On a hunch, actually a tip from a loose-lipped young gaffer who told me about the great fishing he had there on a mid-May excursion, I checked the lake for myself. Though I could have kept dozens more quality bluegills, I kept just 12 that time, enough for two meals for my lovely wife and I.

This time, the mission was to keep that same number for Ed and his wife to put in the fry pan. Flipping Mini Mites suspended from very small bobbers under overhanging pine and fir trees, dropping our jigs at the edge of lily pad beds and drifting through weed beds, we caught bluegill after bluegill. None less than 8 inches went in the fish basket.

As a bonus, several largemouth bass, none quite of keeper size, bent our ultralight rods from time to time as well. Just like Windfall, this little lake offered us all the peace and quiet we could ask for, along with the fish.

Not a single car passed by on the rough dirt road that winds past the lake. An eagle, probably looking for a handout, whirled lazily overhead for a little while before landing in a lakeside pine where it could watch for any fish we might toss its way. He flew away disappointed when we threw nothing in his direction.

After six hours on the water, my iced tea gave out, as well as a soda I had packed away, and with both of us happy and tired, we decided to call it quits for the day. It might not have ranked up there as a red-letter day for a dedicated muskie or walleye fisherman who might look down his nose at bass and bluegills, but for us it was all a person could ask for. 

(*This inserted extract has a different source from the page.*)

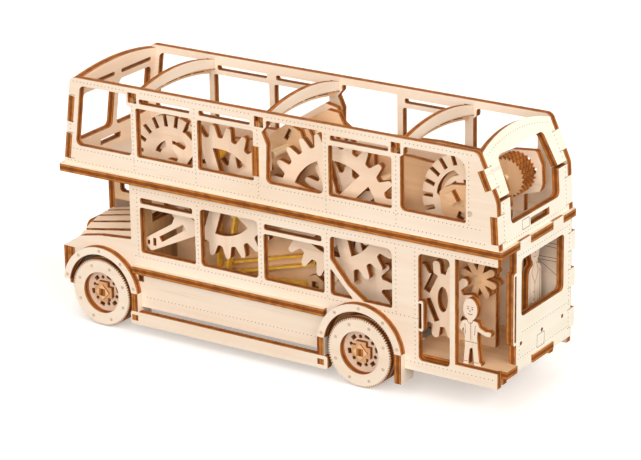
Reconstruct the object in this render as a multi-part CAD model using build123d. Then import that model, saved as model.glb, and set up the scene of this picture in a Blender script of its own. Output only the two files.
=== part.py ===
import os
from math import asin, atan2, cos, degrees, hypot, pi, radians, sin, sqrt, tan

from build123d import *

# Laser-cut plywood model of an old half-cab double decker bus with an open rear platform.
# +X is forward, +Y the side of the open platform, +Z up, and the wheels stand on Z = 0.
# A station is a distance behind the front end of the side panels.

# Sheet and dowels
ply = 4.0
rib_ply = 2.75
dowel_r = 2.0
shaft_gap = 0.08
touch_gap = 0.3

# Overall layout
body_width = 75.4
body_end = 268.6
nose_reach = 2.2
tail_tab = 2.6
body_bottom = 14.6
deck_underside = 83.6
saloon_height = 49.0
belt_reach = 2.5

# Upper windows: sill above the deck, heads and slots below the roof rail
upper_sill_rise = 11.4
roof_rail_depth = 4.0
upper_transom_drop = 10.6
upper_slot_drop = 8.0
upper_slot_height = 2.7

# Lower windows: sill above the floor, heads and slots below the deck
lower_sill_rise = 22.8
lower_head_drop = 6.2
lower_transom_drop = 12.4
lower_slot_drop = 10.2
lower_slot_height = 3.2
door_head_drop = 5.4
platform_head_drop = 4.4
pane_r = 3.0

# Front and tail lines of the upper panels
nose_foot = 1.0
nose_head = 7.4
tail_knee_inset = 1.4
tail_knee_rise = 25.1
tail_head_inset = 12.2

# Stations that are measured forward from the end of the body
last_window_inset = 18.6
door_front_inset = 46.0
door_rear_inset = 27.8
post_inset = 24.8
platform_inset = 55.6
plate_inset = 18.6
deck_hole_inset = 30.6
figure_inset = 18.6
tall_figure_inset = 16.6
drum_inset = 22.2
rear_disc_inset = 33.9
star_inset = 24.1
display_inset = 40.6

# Roof arches
rear_arch_inset = 58.8
arch_tenon = 5.6
arch_rise = 5.0
arch_depth = 6.0
arch_step = 3.2

# Bonnet, cab and nose
bonnet_front_z = 40.2
bonnet_rear_z = 51.8
saloon_front = 43.8
cab_wall_y = 1.7
cab_foot_z = 47.0
nose_plate_bottom = 17.0
nose_leaf = 3.7
radiator_depth = 2.6
lamp_depth = 2.2
lamp_r = 5.0

# Platform and floors
floor_underside = 18.9
floor_front = 51.0
floor_rear_lead = 24.6
tail_wall_y = 22.7
tail_zone = 10.0
tail_window_rise = 24.2
tail_window_drop = 6.0
tail_hole_r = 1.1
deck_notches = ((8.5, 19.8), (-25.0, -13.8))

# Wheels
wheel_r = 19.0
wheel_hole_r = 11.6
hub_hole_count = 6
front_axle_station = 25.2
rear_overhang = 79.0
axle_side = 4.0
lock_arm = 3.0
lock_reach = 6.4
lock_depth = 2.4

# Fenders and step rails
fender_lift = 0.8
front_fender_station = 24.6
front_fender_r = 20.8
rear_fender_lead = 0.2
rear_fender_r = 21.4
fender_width = 4.0
fender_end_z = 22.8
rail_low = 5.6
rail_high = 12.7
rail_front = 44.6
rail_rear_lead = 19.4
rail_tenon_low = 7.6
rail_tenon_high = 10.8
flap_low = 6.9
waist_low = 34.0
waist_reach = 3.0
waist_front = 46.0
waist_rear_lead = 22.0

# Gears
module = 3.1
addendum = 0.85
dedendum = 1.2
tooth_root_half = 2.8
tooth_tip_half = 1.6
gear_layer_near = 20.0
gear_layer_far = 13.0
drive_station = 164.2
drive_height = 86.7
pinion_layer = 8.5
axle_teeth = 9
idler_teeth = 12
pinion_teeth = 14
drive_teeth = 24
second_teeth = 22
second_pinion_teeth = 10
disc_teeth = 14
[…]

Those small lakes, only two of many such that I frequent, can, in the middle of tourist season, take you away from the hubbub of large outboard motors, jet skis, waterskiers shrieking and all the rest of the noisemakers society can throw at you. 

Small, hidden lakes are the perfect tonic for people like Ed and me who prefer the whisper of a breeze through pine boughs, the chirping of sparrows along brush-lined shores and the hum of bumblebees collecting nectar from vibrantly-colored wildflowers.

I rather think I will stick with them for years to come.